The existence of the secret pacts were already an open secret as the deals were already revealed in declassified U.S. files.
One of the secret pacts was revealed in 1972 when Takichi Nishiyama, a reporter for Mainichi Daily uncovered one secret pact. He was convicted and jailed for obtaining it.

Four previously secret pacts were released in Japan as part of the announcement. The pacts showed different interpretations between the countries of restrictions and an "unspoken understanding" permitting port calls for warships without prior consent.
The announcement revealed that an April 1963 meeting between Reischauer and Foreign Minister Masayoshi Ohira where a "full mutual understanding" on the "transit issue" was reached.
The release also revealed a "vague" secret agreement over Japan's cost burdens for Okinawa's 1972 reversion to Japan.

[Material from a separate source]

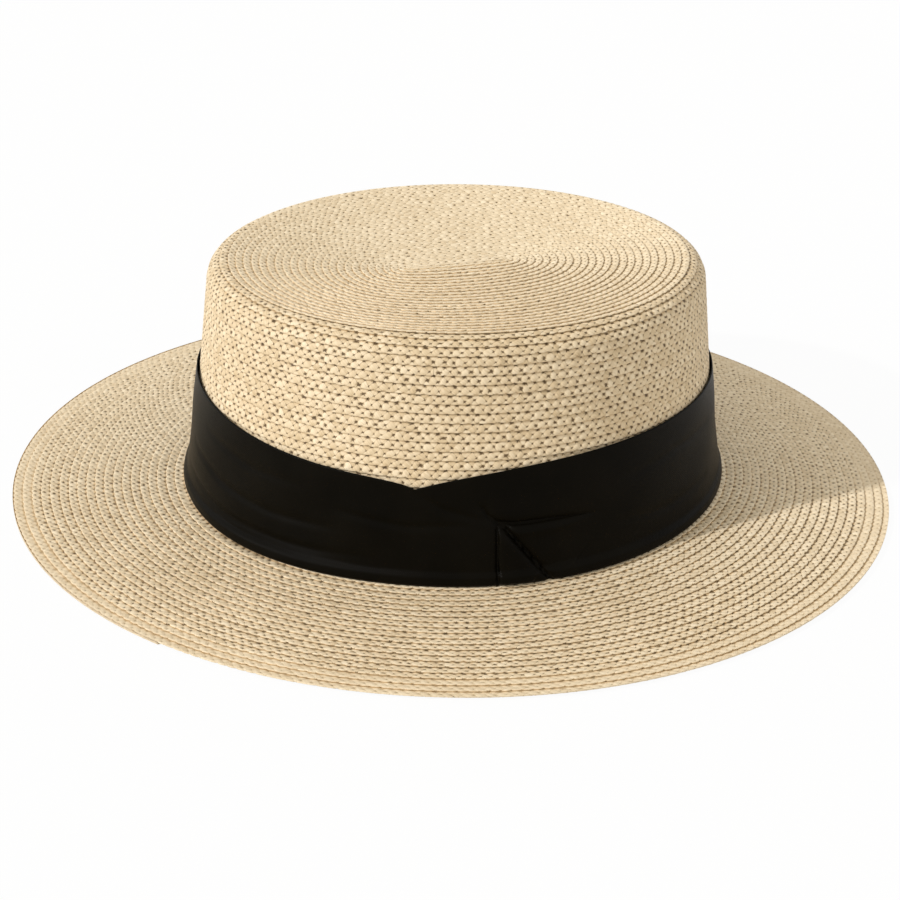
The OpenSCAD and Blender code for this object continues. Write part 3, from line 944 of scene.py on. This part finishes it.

Hans Kristensen, of the Federation of American Scientists said that at the time the country was facing a difficult decision between national security for Japan under a U.S. nuclear umbrella or telling the public the truth; the decision makers chose to be "economical with the truth." The pacts revealed that nuclear weapons could be returned to Japan during a military crisis in Korea.

In December 2015, the United States Government acknowledged officially for the first time that it had stored nuclear weapons in Okinawa prior to 1972. That U.S. nuclear weapons had been located in Okinawa had long been an open secret. The fact had been widely understood or strongly speculated since the 1960s and was subsequently revealed by the U.S. military in apparently unnoticed photographs of nuclear weapons and delivery systems on Okinawa that were declassified and released to the U.S. National Archives in 1990.

In March 2017, Japan joined the United States and the established nuclear powers under the Treaty on the Non-Proliferation of Nuclear Weapons who abstained from a negotiation on the total ban of nuclear weapons at the United Nations in opposition to 113 other signatory countries involved in discussion.

Submarines with cruise missiles from the United States visit the Yokosuka and Sasebo ports as part of routine U.S. Navy activities.

==Nuclear sharing==
On 27 February 2022, former prime minister Shinzo Abe proposed that Japan should consider a nuclear sharing arrangement with the US similar to NATO. This includes housing American nuclear weapons on Japanese soil for deterrence. This plan comes in the wake of the 2022 Russian invasion of Ukraine. Many Japanese politicians consider Vladimir Putin's threat to use nuclear weapons against a non-nuclear state to be a game changer. Abe wanted to stimulate necessary debate:
"It is necessary to understand how the world’s security is maintained. We should not put a taboo on discussions about the reality we face.”